Under Rule 241, testing-the-waters materials must include language regarding the limitations of generic solicitations, specifically the following:
The issuer is considering an offering of securities exempt from registration under the Securities Act, but has not determined a specific exemption from registration the issuer intends to rely on for the subsequent offer and sale of the securities;
No money or other consideration is being solicited, and if sent in response, will not be accepted;
No offer to buy the securities can be accepted and no part of the purchase price can be received until the issuer determines the exemption under which the offering is intended to be conducted, and where applicable, the filing, disclosure, or qualification requirements of such exemption are met; and
A person’s indication of interest involves no obligation or commitment of any kind.
The materials may, however, include means for a person to indicate interest in the potential offering.

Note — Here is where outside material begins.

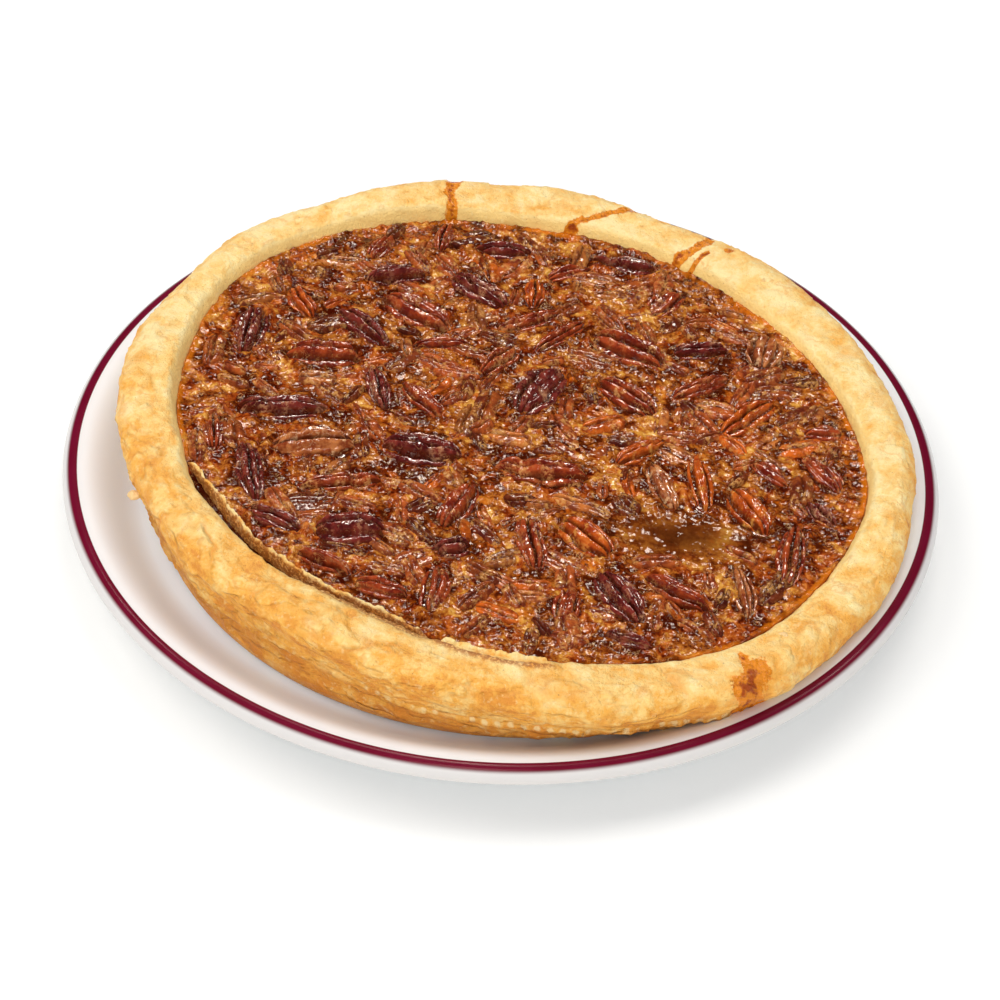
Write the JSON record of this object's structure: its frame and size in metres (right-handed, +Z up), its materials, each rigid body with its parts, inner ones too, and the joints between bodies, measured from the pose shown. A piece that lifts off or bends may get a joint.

Depending on the type of offering that follows, testing-the-waters materials may need to be filed or attached as an exhibit to the offering materials if such offering is commenced within 30 days of the testing-the-waters communication.
Furthermore, and perhaps the biggest blow to the utility of the new rule, the SEC explicitly noted that Rule 241 does not preempt state blue sky laws, so issuers looking to test the waters will first need to determine any applicable state laws before proceeding.
Similar to the demo day rule, the new testing-the-waters rule for exempt offerings leaves us questioning its ultimate usefulness — while issuers can limit communications to avoid a general solicitation, issuers considering a private placement or otherwise avoiding general solicitations should carefully consider this risk before charging forward to test the waters before every offering. Further, without preemption, the cost of navigating blue sky laws may outweigh the benefit of preemptively soliciting interest before an offering commences. The SEC left the door open to hear concerns regarding the effect of blue sky laws on the efficacy of the new rule, which may eventually lead to preemption and ultimately a far more useful rule.